Included as attachments are the following documents:
• Draft new Council resolution
• Transmittal letter from District
• District bond resolution
• Financial projections
• External advisor opinion
Financial Implications:
Pursuant to the District’s Service Plan, the City Special District Policy, and the loan documents, the issuance of this debt does not constitute a financial obligation of the City. The documents will contain the “limited default” provisions required by the City’s Special District Policy. These bonds will be marketed to third party investors.
The bond resolution is structured so that any risk beyond the maximum capped mill levy and the associated specific ownership tax will not accrue to the property owners.
City Charter Article 7-100 requires that the total debt of any proposed district shall not exceed ten percent (10%) of the total assessed valuation of the taxable property within the District unless approved by at least a two-thirds vote of the entire Council.

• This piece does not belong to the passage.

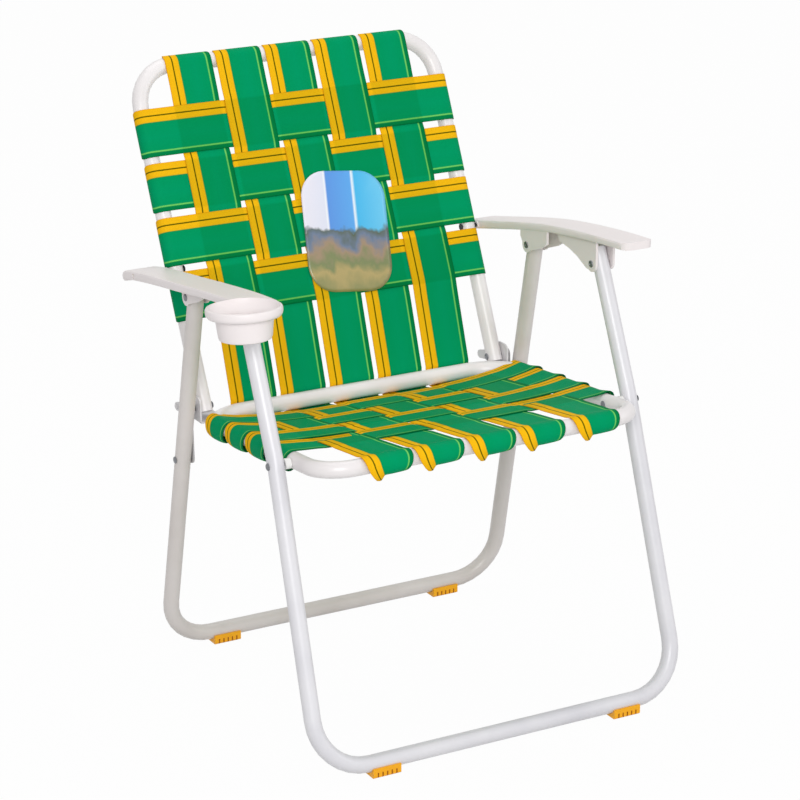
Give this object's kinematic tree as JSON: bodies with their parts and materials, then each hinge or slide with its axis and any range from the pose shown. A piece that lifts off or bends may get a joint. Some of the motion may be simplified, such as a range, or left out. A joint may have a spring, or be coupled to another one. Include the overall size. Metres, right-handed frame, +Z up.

Board/Commission Recommendation:
N/A
Stakeholder Process:
The staff-level Special District Committee has been provided with the materials associated with this request. As of the date of this staff report, there have been no comments or questions from the Committee on this request.
Previous Council Action:
City Council approved a consolidated service plan for the Barnes Center Metropolitan District on September 12, 2017 (Resolution 99-17). Council approved the original resolution authorizing this bond issuance on March 23, 2021 (Resolution 43-21).
Alternatives:
• Approve the resolution as presented
• Deny the resolution
• Approve the resolution with modifications to the bond issuance
Recommended Action
Proposed Motion:
Move Adoption of the Resolution Repealing Resolution No. 43-21 and Approving the Issuance of Debt by the Barnes Center Metropolitan District in the form of Limited Tax General Obligation Bonds in an Aggregate Amount Not to Exceed $1,313,796.51.